155.Si, après restitution des copies de fichiers, le contribuable conteste la validité des traitements effectués, il doit être en mesure de produire et transmettre à nouveau à l'administration des copies identiques aux premières. L'administration pourra ainsi ré-appliquer les traitements initiaux, voire y intégrer de nouveaux traitements tenant compte des observations du contribuable.


Section 2 :

Conséquences au regard de la procédure de rehaussement


  1. Comptabilité informatisée non régulière et/ou non probante

156.Comme dans le cadre du contrôle des comptabilités « papier », les constatations effectuées sur place lors du contrôle d'une comptabilité informatisée effectué selon la procédure de rectification contradictoire des articles L. 55 et suivants du livre des procédures fiscales ou selon une procédure d'imposition d'office ( cas du contribuable défaillant ) peuvent conduire à considérer que la comptabilité informatisée est irrégulière et/ou non probante.

157.En présence de comptabilités informatisées, l'attention est attirée sur le fait qu'une apparence de régularité peut être aisément obtenue par certaines fonctions du logiciel justifiant les écritures comptables en permettant :

- l'utilisation de brouillards permanents avec des éditions conformes aux journaux clôturés ;

- la suppression ou la modification d'enregistrements génériques sans laisser de trace ;

- la clôture apparente d'un exercice pour établir les comptes annuels.

158.Les exemples ci-après illustrent, sans être exhaustifs, les situations qui peuvent conduire à considérer que la comptabilité informatisée est irrégulière et/ou non probante :

- la présentation sous des formats non recevables (illisibles, propriétaires) des documents comptables et pièces justificatives dématérialisés, visés à l'article 54 du code général des impôts ;

- le défaut de validation des écritures comptables ou des pièces justificatives ;

- le défaut de clôture des exercices comptables ;

- le défaut de traçabilité ;

- l'absence de chronologie dans les enregistrements ;

- l'absence de permanence du chemin de révision ;

- l'insuffisance des données archivées : échantillons de données ou uniquement données agrégées (centralisation mensuelle par exemple).

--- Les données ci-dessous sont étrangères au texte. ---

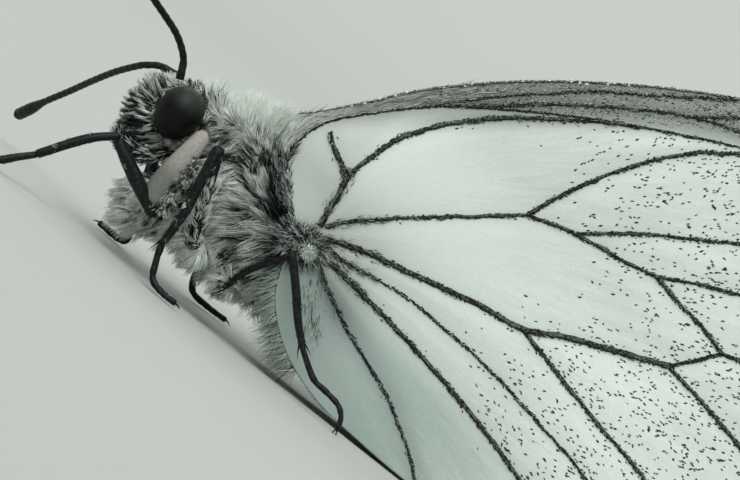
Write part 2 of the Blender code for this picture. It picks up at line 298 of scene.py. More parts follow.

159.Les constatations matérielles sont formalisées par écrit, soit dans un procès-verbal, soit dans la proposition de rectifications.

Bien entendu, le rejet de la valeur probante et sincère d'une comptabilité informatisée présentée est apprécié avec discernement au vu de l'étendue et de la gravité des manquements constatés.

160.Dans ce cas, à l'instar de ce qui est effectué dans une vérification de comptabilité « papier », la reconstitution du chiffre d'affaires peut être réalisée au moyen des méthodes connues ( calcul de coefficient, comptabilité matière, méthode statistique, par exemple).

161.Lorsque des données pertinentes pour cette reconstitution sont disponibles, en tout ou partie, sous forme informatisée, elles seront exploitées sous cette forme afin de motiver d'autant mieux la reconstitution réalisée.